Mons. Marchetto: "Nessuno può essere trasferito, espulso o estradato verso uno Stato dove esiste il serio pericolo che la persona sarà condannata a morte o torturata" Città del Vaticano, 9 aprile 2010 – No ai respingimenti in pare degli immigrati verso La Libia, Paese dove vengono violati i diritti umani.
E’ quanto afferma l’arcivescovo Agostino Marchetto, segretario del Pontificio Consiglio della pastorale per i migranti e gli itineranti, nell’intervento che terra’ domani a Roma alla II Conferenza europea del Consiglio nazionale francese-scuola superiore dell’avvocatura.
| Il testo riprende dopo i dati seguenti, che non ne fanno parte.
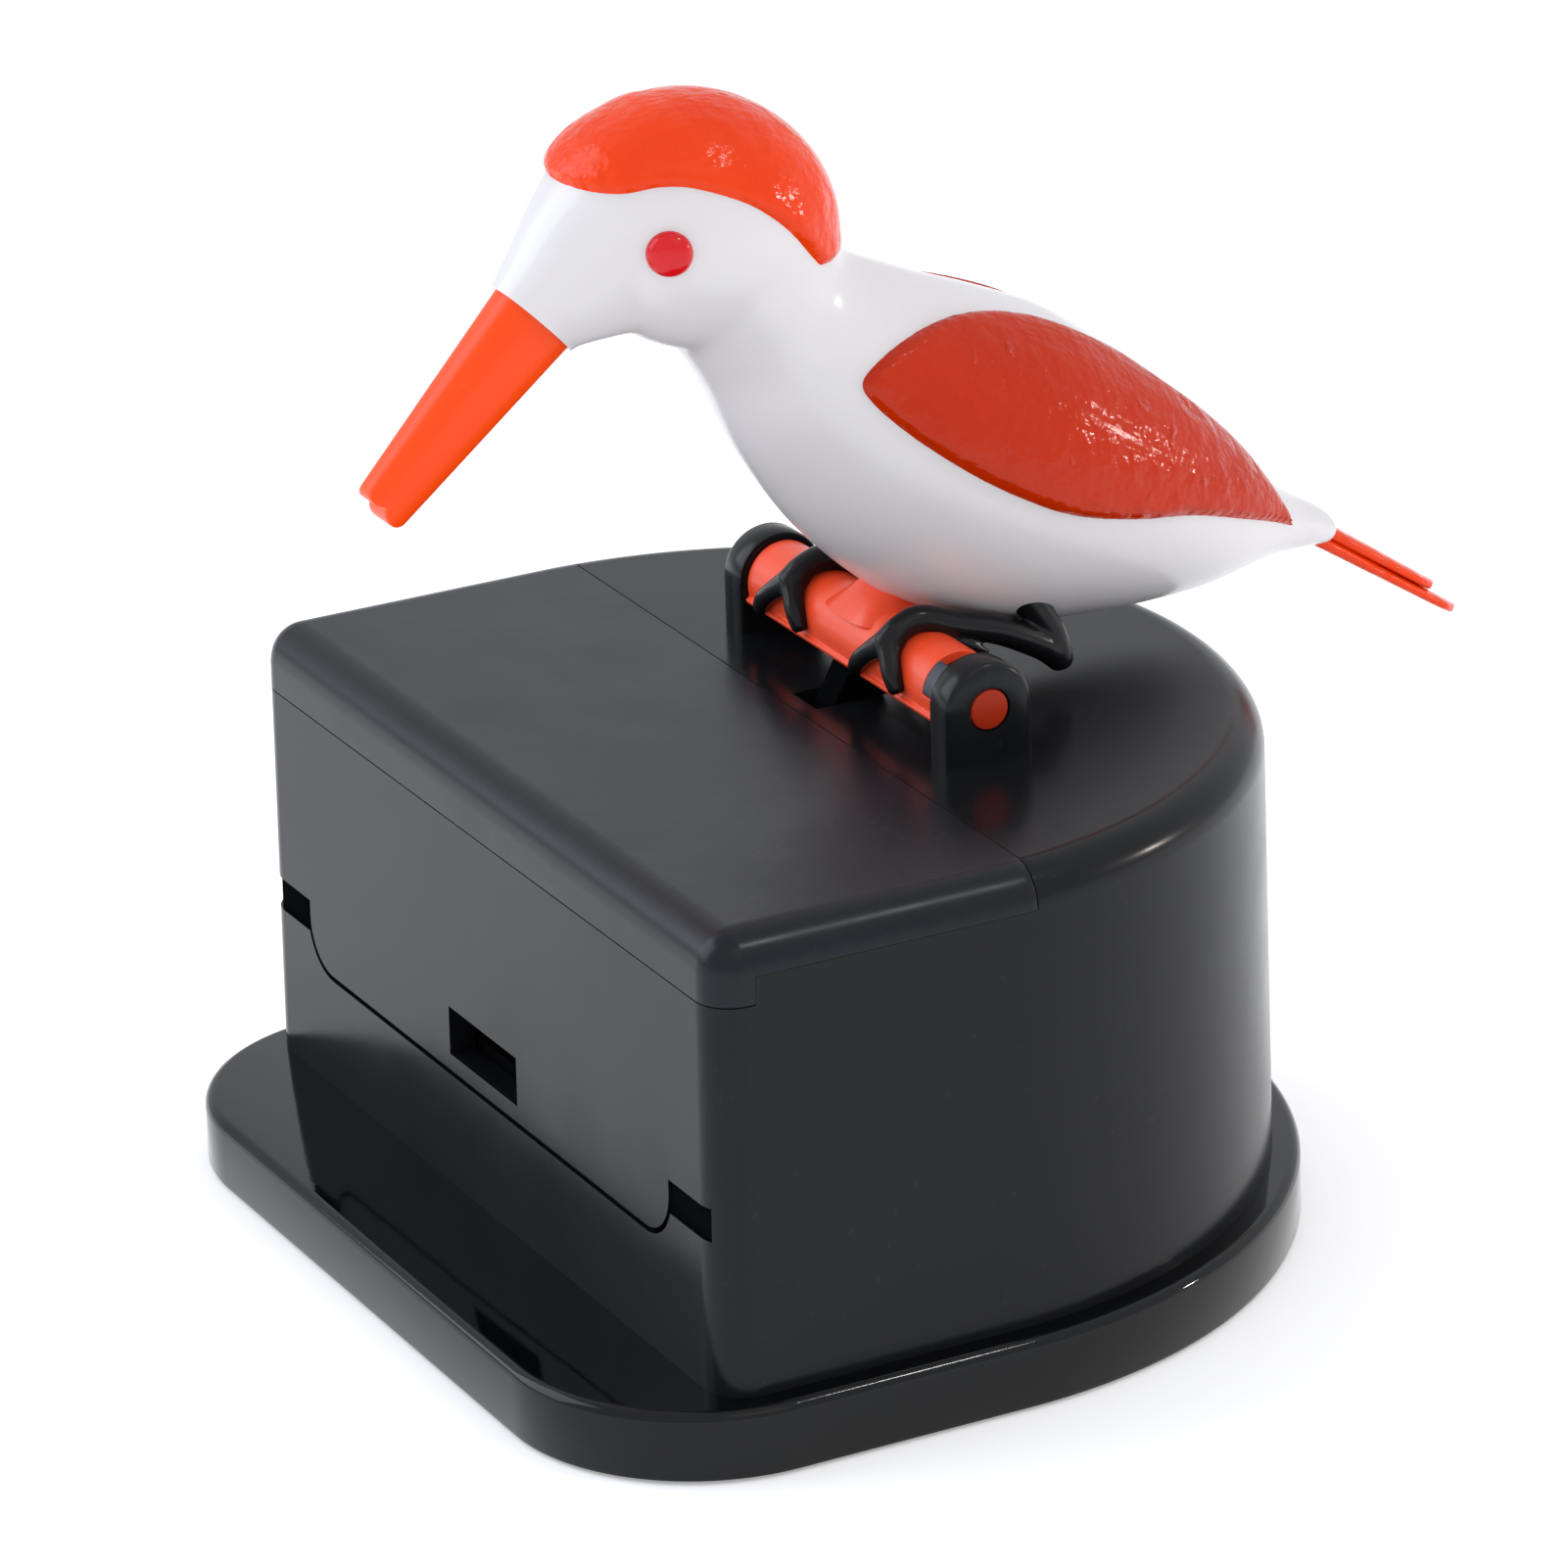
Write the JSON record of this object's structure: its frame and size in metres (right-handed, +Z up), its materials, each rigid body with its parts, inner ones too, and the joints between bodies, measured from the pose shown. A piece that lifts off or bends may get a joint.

Il testo e’ stato anticipato oggi alla stampa. Facendo riferimento ai respingimenti in mare verso Paesi come la Libia, l’arcivescovo afferma nuovamente che, secondo le varie convenzioni internazionali, ”nessuno puo’ essere trasferito, espulso o estradato verso uno Stato dove esiste il serio pericolo che la persona sara’ condannata a morte, torturata o sottoposta ad altre forme di punizione o trattamento degradante o disumano”. E ricorda la necessita’ di ”valutare la possibilita’ che vi fossero fra di loro rifugiati o persone in qualche modo vulnerabili”, visto che ”in Libia esistono centri di detenzione e di rimpatrio dove le condizioni variano da accettabili a disumane e degradanti”, dove ”e’ arduo monitorare il rispetto dei diritti umani, tenendo poi conto che tale Paese non ha aderito alla Convenzione di Ginevra del 1951, ne’ al Protocollo del 1967, e non riconosce l’Alto Commissariato delle Nazioni Unite per i Rifugiati”.
L’arcivescovo Marchetto rileva una tendenza, tra i Paesi europei, ”di delocalizzare i controlli delle frontiere, incoraggiando i loro partner delle coste meridionale del Mare nostro, Mare dei diritti, ad effettuare controlli piu’ rigidi sui migranti, ma dando loro la possibilita’ di chiedervi asilo”. ”Ci sono pero’ serie questioni umanitarie connesse a tale tendenza – sottolinea – anche per la situazione concreta di vari Paesi”. Ad esempio ”le intercettazioni e i decentramenti operati dalle ‘autorita’ europee’ in molti casi rende impossibile a migliaia di persone di raggiungere la costa nord del Mediterraneo, o persino di lasciare il loro Paese di origine o di transito”.
Mons. Marchetto ricorda che ”il diritto a emigrare e’ incluso nella Dichiarazione Universale dei Diritti Umani del 1948” e non c’e’ nemmeno bisogno di ”ricorrere alla dottrina sociale della Chiesa, che pure e’ esplicita in materia”. ”Il fatto paradossale – dichiara – e’ che molti Paesi europei riconoscono come rifugiati persone che sono arrivati nel loro territorio per via non marittima, ma provenienti dagli stessi Paesi da cui giungono i migranti intercettati e respinti nel mare nostro, nel mare dei diritti”. L’arcivescovo conferma la sua posizione ”di condanna a chi non osserva il principio di non refoulement, che sta alla base del trattamento da farsi a quanti fuggono da persecuzione”.
Il segretario del Pontificio Consiglio si chiede ”se in tempo di pace non si riesce a far rispettare tale principio fondamentale del diritto internazionale umanitario, come si fara’ a richiederne l’osservanza in tempo di guerra?” Altro diritti del migrante violato, a suo avviso, e’ quello al ”giusto processo”, che comprende ”il diritto a difendersi, a essere ascoltato, a fare appello contro una decisione amministrativa, il diritto ad ottenere una decisione motivata, e quello di essere informati sui fatti su cui si basa la sentenza, il diritto ad una corte indipendente ed imparziale”.
”Le persone respinte – sottolinea – non hanno possibilita’ di esercitare questo diritto d’appello, non sono informate su dove e come esercitare questo diritto, e ancor piu’, non esiste per loro nemmeno un atto amministrativo che proibisca ad essi di proseguire nel loro viaggio di disperazione per raggiungere acque internazionali e che disponga il ritorno al luogo di partenza o ad un altro destino sulla costa africana”. Altri diritti violati, aggiunge, ”sono quelli all’integrita’ fisica, alla dignita’ umana e persino alla vita, e li possiamo qui solo elencare perche’ il tempo ci e’ tiranno”.